On the Training Convergence of Transformers for In-Context Classification of Gaussian Mixtures
Wei Shen, Ruida Zhou, Jing Yang, Cong Shen
TL;DR
This work provides a rigorous analysis of training dynamics for in-context classification using transformers on Gaussian mixtures. It proves linear convergence of a single-layer transformer under gradient descent to a global minimizer $W^*=2(\Lambda^{-1}+G)$ with $\|G\|_{\max}=O(1/N)$, and it derives finite-prompt and testing-prompt error bounds that decay as $O(1/N)$ and $O(1/\sqrt{M})$, respectively. Extending to multi-class problems, it shows $W^*=c(\Lambda^{-1}+G)$ with $\|G\|_{\max}=O(c/N)$ and establishes an $O(c^2N^{-1}+c^{3/2}M^{-1/2})$ inference-error bound, linking the learned transformer to approximate linear discriminant/softmax classifiers.
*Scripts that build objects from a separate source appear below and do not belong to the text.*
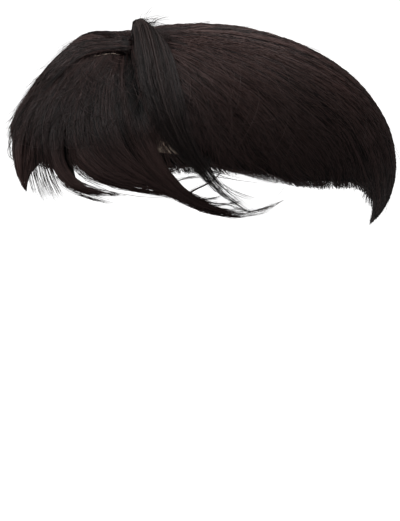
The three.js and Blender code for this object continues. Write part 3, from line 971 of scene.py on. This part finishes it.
def dress_fringe():
    """Hairs of all fringe locks as one piece. Beside the forelock they lie deep, with painted shade
    on them, and a last thin lock, of hairs alone, closes the fringe there down to the opening."""
    all_paths, all_radius, all_tone = [], [], []
    for i, (rows, habits) in enumerate(zip([*FRINGE, LAST_LOCK], LOCK_HABITS)):
        count, early, late, fray = habits
        rng = np.random.default_rng(40 + i)
        bearing, reach, share, place, shade, low = lock_hairs(rows, count, rng, early, late,
                                                               fray * MM)
        reach = root_line(bearing, reach, rng)
        tone, bright = hair_tones(rng, shade)
        layer = (rng.beta(1.1, 1.6, count) * (1 - 0.8 * bright))[:, None]
        rising = 0.7 * MM * (1 - smooth(reach - reach[:, :1], 0, 3.0))
        groove = LOCK_GROOVE * 0.6 * place[:, None] ** 2 * (1 - smooth(share, 0.8, 1.0))
        thin = blend(1.0, 0.5, smooth(share, 0.7, 1.0))
        hollow = smooth(bearing, 36.0, 42.0) * (1 - smooth(reach, 38.0, 54.0))
        streak = 0.9 * MM * low[:, None] * smooth(share, 0.05, 0.3)
        depth = (-0.8 * MM + 1.5 * MM * layer + streak) * thin + rising + groove
        depth = depth + SHADOW_DEPTH * hollow
        all_paths.append(lay(bearing, reach, depth))
        profile = taper(np.linspace(0, 1, STATIONS), tip=0.35, tip_from=0.6)
        all_radius.append(thickness(rng, count, TOP_RADIUS, profile))
        # painted light and shade: darker tones over the middle of the fringe, lighter at its tips, and
        # painted shade on the hollow beside the forelock
        light = blend(0.6, 2.0, smooth(reach, 50, 74)) * (1 - 0.95 * hollow)
        all_tone.append((tone + 0.05)[:, None] * light)
    paths = np.concatenate(all_paths)
    return hair_tubes("fringe_strands", paths, np.concatenate(all_radius), np.concatenate(all_tone),
                      warmth_and_painted_light(paths) + 0.12, hair_strands)


dress_fringe()

# %% [markdown]
# ## Hair combed over the parting
# Between the whorl and the fringe there is a short parting. Hair on its inner side doesn't fall
# forward: it leaves the foot of the forelock, runs along the parting to the wearer's right, and
# only then turns down. The fan of a section can't turn so far, so two rows of places give the
# innermost and the outermost of these hairs, and every hair between them is a blend of the two.

# %% Combed-over hairs
INNER_SWEEP = [(95, 3), (38, 5), (8, 6.5), (-18, 9.5), (-36, 17), (-48, 28), (-55, 41), (-58, 56)]
OUTER_SWEEP = [(62, 8.5), (36, 11.2), (20, 11.3), (8, 12), (-5, 14.4), (-15, 21), (-19, 33),
               (-19, 49)]
SWEPT_STATIONS = 11
SWEPT_CLUMPS = 26
SWEPT_RADIUS = (0.09, 0.16)


def between_rows(one, other, mix, share):
    """Paths between two tables: each hair is its own blend of the two smooth paths."""
    return blend(through_rows(one, share), through_rows(other, share), mix[:, None, None])


def dress_sweep(count=700, seed=71):
    """Hairs that run along the parting, then fall to the right. They lie over all others there:
    the depth is largest at the root, where they rise from the cap, and grows again at the tip."""
    rng = np.random.default_rng(seed)
    mix, centre, group = clumped(rng, count, SWEPT_CLUMPS, 0, 1, 0.004)
    mix = blend(mix, centre, 0.35)
    start = rng.uniform(0.0, 0.2, count)
    share = along_hair(start, rng.uniform(0.72, 1.0, count), SWEPT_STATIONS)
    path = between_rows(INNER_SWEEP, OUTER_SWEEP, mix, share)
    snake = sway(rng, count, 0.5, share, 7)
    layer = rng.uniform(0, 1, count)[:, None]
    rising = 4.0 * MM * (1 - smooth(share - start[:, None], 0, 0.14))
    falling = 1.2 * MM * smooth(share, 0.75, 1.0)
    depth = 1.3 * MM * layer - 1.5 * MM + rising + falling
    paths = lay(path[..., 0], path[..., 1] + snake, depth)
    radius = thickness(rng, count, SWEPT_RADIUS, taper(np.linspace(0, 1, SWEPT_STATIONS)))
    tone = hair_tones(rng, rng.uniform(0, 0.4, SWEPT_CLUMPS)[group])[0] * 0.6
    return hair_tubes("swept_strands", paths, radius, tone, warmth_and_painted_light(paths) + 0.1, hair_strands)


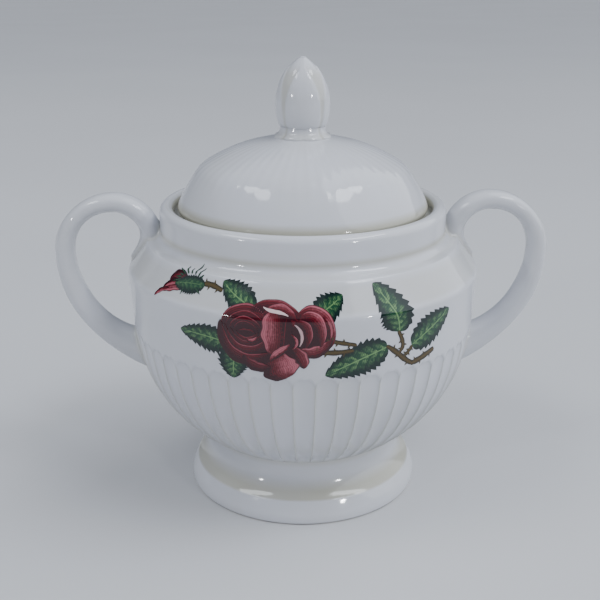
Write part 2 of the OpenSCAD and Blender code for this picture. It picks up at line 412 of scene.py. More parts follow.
# ---------------------------------------------------------------- materials
# colours that belong to the clay and to the engraving, and so aren't set by hand
SPECK, STAIN, GRIT = (0.16, 0.11, 0.06), (0.30, 0.26, 0.21), (0.2, 0.17, 0.13)
PALE_EDGE, LEAF_RIM = (0.66, 0.50, 0.50), (0.001, 0.006, 0.006)
STEM_RIM, STEM_KNOT = (0.02, 0.012, 0.004), (0.05, 0.045, 0.015)
# how far the waves of the glaze stand, in mm, and its polish at best and at worst
GLAZE_WAVE, POLISHED, DULLED = 0.055, 0.055, 0.13


def link(tree, a, b):
    """Links an output to an input, each a (node, socket) pair."""
    tree.links.new(a[0].outputs[a[1]], b[0].inputs[b[1]])


def math_node(tree, operation, a, b=None, clamp=False):
    """A math node whose inputs are numbers or (node, socket) pairs."""
    made = tree.nodes.new("ShaderNodeMath")
    made.operation, made.use_clamp = operation, clamp
    for i, value in enumerate((a, b)):
        if isinstance(value, tuple):
            tree.links.new(value[0].outputs[value[1]], made.inputs[i])
        elif value is not None:
            made.inputs[i].default_value = value
    return made, 0


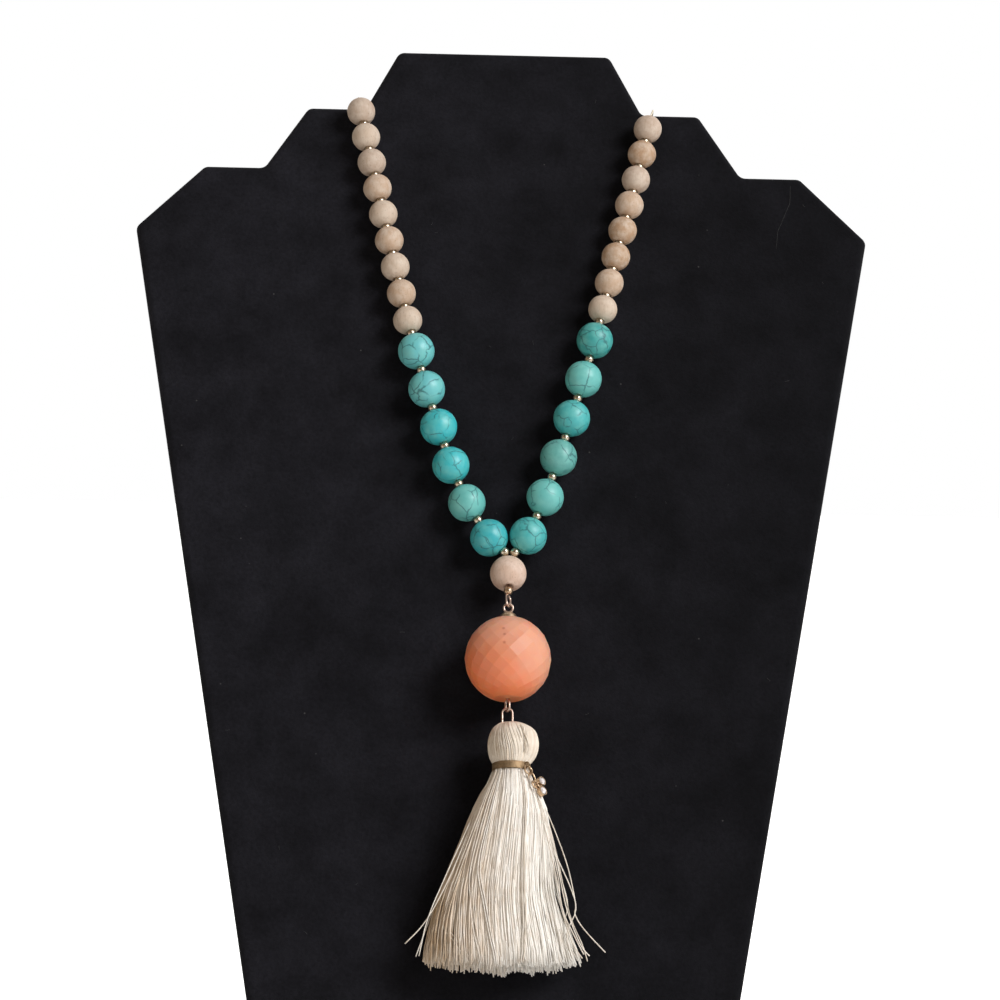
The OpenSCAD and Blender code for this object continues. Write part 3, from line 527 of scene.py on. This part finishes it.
class NECKLACE_OT_lint(bpy.types.Operator):
    """Lay short fibres and one hair on the velvet"""
    bl_idname = "necklace.lint"
    bl_label = "Lint"

    def execute(self, context):
        sizes = context.scene.necklace_board
        draw = random.Random(LINT_SEED)
        solid = BVHTree.FromBMesh(welded_copy("display_board"))
        # Fibres lie pressed a little into the pile
        lift = sizes.hair_d * 0.4
        lines = []
        while len(lines) < sizes.lint_count:
            across, up = draw.uniform(*LINT_ACROSS), draw.uniform(*LINT_UP)
            length = draw.uniform(*LINT_LENGTH)
            turn, bend = draw.uniform(0, math.tau), draw.uniform(-1.2, 1.2)
            line = []
            for i in range(LINT_SPANS + 1):
                line.append(on_board(across * MM, up * MM, lift))
                across += length / LINT_SPANS * math.cos(turn)
                up += length / LINT_SPANS * math.sin(turn)
                turn += bend / (LINT_SPANS - 1)
            if all(solid.ray_cast(p + OUT * MM, -OUT)[0] is not None for p in (line[0], line[-1])):
                lines.append(line)
        hair = [on_board(x * MM, v * MM, lift) for x, v in HAIR]
        lines.append(hair[:1] + [a.lerp(b, i / 3) for a, b in zip(hair, hair[1:]) for i in (1, 2, 3)])
        cotton, add = new_material("lint_cotton")
        shaded(cotton, {"Roughness": 0.9}, {"Base Color": blotched(add, 0.8, "#2a2a2b", "#545352", 2)})
        add_piece("velvet_lint", tube_mesh("velvet_lint", lines, sizes.hair_d), cotton, "root", "velvet")
        return {"FINISHED"}


# Tints of the turquoise and the wood, from the joint bead upward
STONE_TINTS = {"sky": "#2fabb2", "azure": "#34b7bd", "sea": "#43adad", "deep": "#3a9e9a", "pale": "#66b8b2",
               "mist": "#68bdbf", "green": "#5fa59e"}
LEFT_STONES = ("sky", "pale", "azure", "azure", "mist", "mist")
RIGHT_STONES = ("sea", "pale", "green", "sea", "pale", "deep")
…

Experiments corroborate the theory, reveal robustness distinctions between 1-layer and 3-layer models under distributional shifts, and demonstrate superior ICL performance over traditional baselines on Gaussian mixtures, highlighting the practical relevance of prompt-length and class-count effects.
Abstract
Although transformers have demonstrated impressive capabilities for in-context learning (ICL) in practice, theoretical understanding of the underlying mechanism that allows transformers to perform ICL is still in its infancy. This work aims to theoretically study the training dynamics of transformers for in-context classification tasks. We demonstrate that, for in-context classification of Gaussian mixtures under certain assumptions, a single-layer transformer trained via gradient descent converges to a globally optimal model at a linear rate. We further quantify the impact of the training and testing prompt lengths on the ICL inference error of the trained transformer. We show that when the lengths of training and testing prompts are sufficiently large, the prediction of the trained transformer approaches the ground truth distribution of the labels. Experimental results corroborate the theoretical findings.